The central conflict of Back to the Future is clear in the film’s title. Marty McFly needs Doc Brown to fix the time machine to get back to the future. This simple conflict plays out over the course of an hour and a half and can teach us a lot about writing conflict.
You may be familiar with the KISS-methods of storytelling. KISS stands for Keep It Simple, Stupid. Don’t over-complicate things that otherwise need not be.
However, simple isn’t always better. In Back to the Future, the simple conflict is fine. Marty needs to get back home. But that simple conflict wouldn’t drive the entire film. It’d be boring.
The film’s writers brought in several sub-conflicts that feed off the main conflict. When Marty arrives in 1955, he messes up history as he knows it. Besides trying to get home, Marty has to fix all the problems he caused. These conflicts drive the story forward.
At the climax of the film with all of the sub-conflicts solved, it’s time for Marty to go home. Following the KISS-method, Marty would get in the time machine and head back to 1985. Thankfully, the writers threw the KISS-method out the window.

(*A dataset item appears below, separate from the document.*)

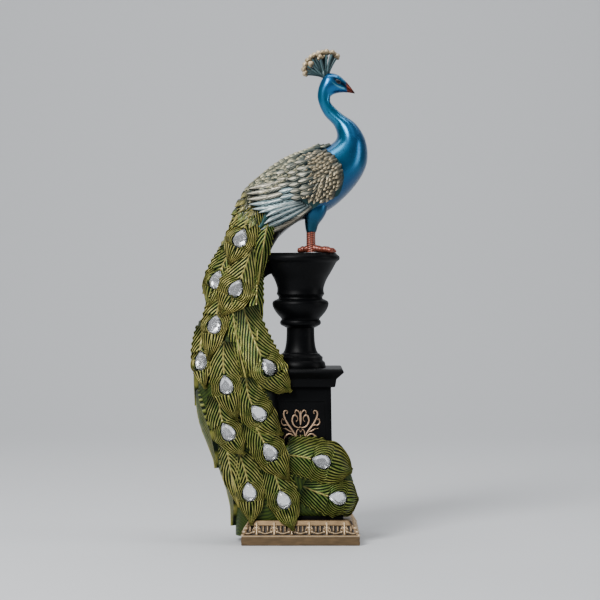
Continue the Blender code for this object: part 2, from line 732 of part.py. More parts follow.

Doc Brown has to reconnect electrical conductors twice. Marty, having to simply drive the car when the alarm goes off, can’t get the DeLorean to start. These little conflicts go against the KISS-method but make the story much more interesting.
When writing your own conflict into stories, don’t be afraid to add sub-conflicts that build from the central conflict of the story. As Back to the Future shows, the added suspense of the car not starting could be enough to add a dramatic kick to the story.